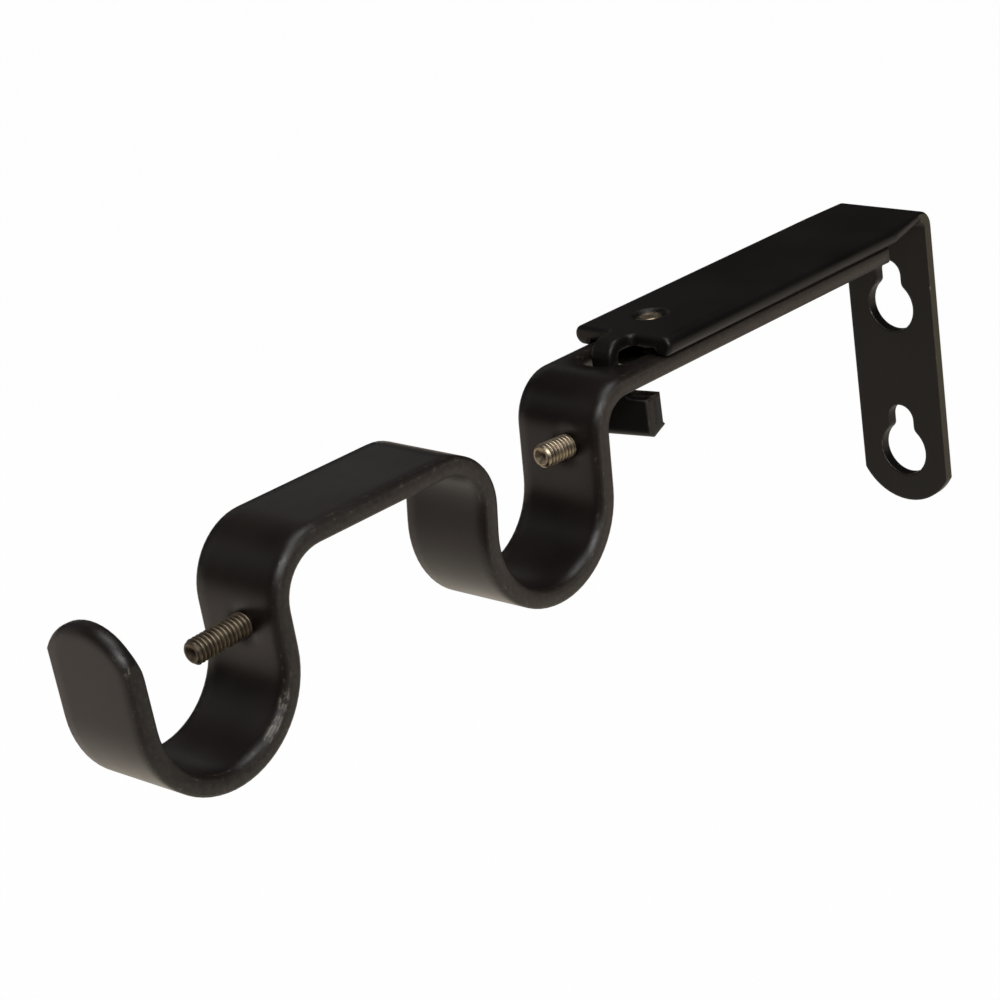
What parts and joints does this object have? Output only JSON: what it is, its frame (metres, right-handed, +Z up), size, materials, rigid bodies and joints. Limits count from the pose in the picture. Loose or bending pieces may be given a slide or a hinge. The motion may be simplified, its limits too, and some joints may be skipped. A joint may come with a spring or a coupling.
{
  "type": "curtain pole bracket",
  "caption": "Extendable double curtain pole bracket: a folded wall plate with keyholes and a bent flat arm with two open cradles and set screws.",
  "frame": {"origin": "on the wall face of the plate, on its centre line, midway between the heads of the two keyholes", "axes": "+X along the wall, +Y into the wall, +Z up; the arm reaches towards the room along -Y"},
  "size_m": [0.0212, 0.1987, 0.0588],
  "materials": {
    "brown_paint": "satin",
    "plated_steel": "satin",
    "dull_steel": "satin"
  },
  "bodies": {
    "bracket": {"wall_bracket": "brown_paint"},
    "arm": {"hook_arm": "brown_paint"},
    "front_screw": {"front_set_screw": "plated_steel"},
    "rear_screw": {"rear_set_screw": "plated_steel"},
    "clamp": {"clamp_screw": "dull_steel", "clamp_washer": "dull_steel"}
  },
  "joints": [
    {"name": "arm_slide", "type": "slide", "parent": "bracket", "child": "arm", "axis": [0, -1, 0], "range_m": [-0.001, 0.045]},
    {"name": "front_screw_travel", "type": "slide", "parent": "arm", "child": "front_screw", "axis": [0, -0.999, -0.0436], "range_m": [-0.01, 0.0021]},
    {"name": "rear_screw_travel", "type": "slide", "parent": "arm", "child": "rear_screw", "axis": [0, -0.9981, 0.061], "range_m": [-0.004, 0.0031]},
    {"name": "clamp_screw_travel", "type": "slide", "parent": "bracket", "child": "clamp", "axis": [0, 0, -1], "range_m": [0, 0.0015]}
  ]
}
··········
STATED GOAL: Restate the data above word for word, please.

RESULT FOR THIS TASK:
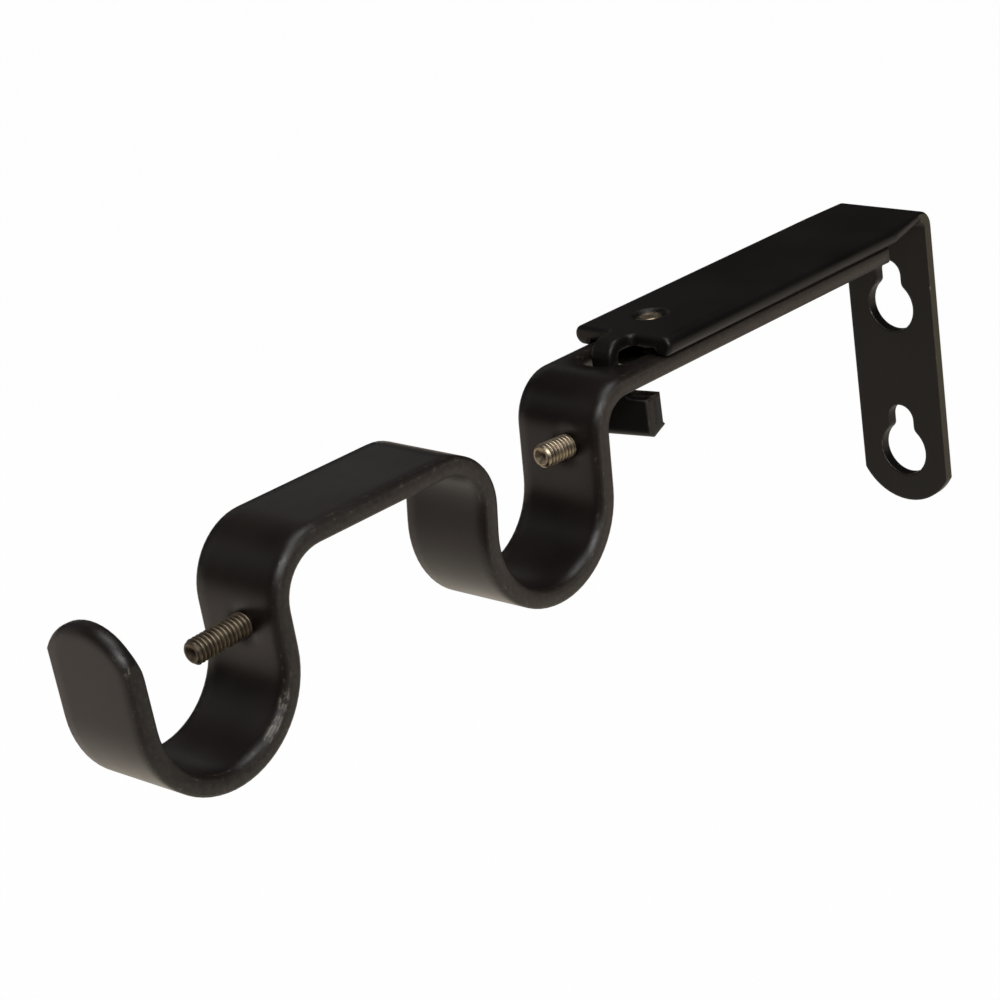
What parts and joints does this object have? Output only JSON: what it is, its frame (metres, right-handed, +Z up), size, materials, rigid bodies and joints. Limits count from the pose in the picture. Loose or bending pieces may be given a slide or a hinge. The motion may be simplified, its limits too, and some joints may be skipped. A joint may come with a spring or a coupling.
{
  "type": "curtain pole bracket",
  "caption": "Extendable double curtain pole bracket: a folded wall plate with keyholes and a bent flat arm with two open cradles and set screws.",
  "frame": {"origin": "on the wall face of the plate, on its centre line, midway between the heads of the two keyholes", "axes": "+X along the wall, +Y into the wall, +Z up; the arm reaches towards the room along -Y"},
  "size_m": [0.0212, 0.1987, 0.0588],
  "materials": {
    "brown_paint": "satin",
    "plated_steel": "satin",
    "dull_steel": "satin"
  },
  "bodies": {
    "bracket": {"wall_bracket": "brown_paint"},
    "arm": {"hook_arm": "brown_paint"},
    "front_screw": {"front_set_screw": "plated_steel"},
    "rear_screw": {"rear_set_screw": "plated_steel"},
    "clamp": {"clamp_screw": "dull_steel", "clamp_washer": "dull_steel"}
  },
  "joints": [
    {"name": "arm_slide", "type": "slide", "parent": "bracket", "child": "arm", "axis": [0, -1, 0], "range_m": [-0.001, 0.045]},
    {"name": "front_screw_travel", "type": "slide", "parent": "arm", "child": "front_screw", "axis": [0, -0.999, -0.0436], "range_m": [-0.01, 0.0021]},
    {"name": "rear_screw_travel", "type": "slide", "parent": "arm", "child": "rear_screw", "axis": [0, -0.9981, 0.061], "range_m": [-0.004, 0.0031]},
    {"name": "clamp_screw_travel", "type": "slide", "parent": "bracket", "child": "clamp", "axis": [0, 0, -1], "range_m": [0, 0.0015]}
  ]
}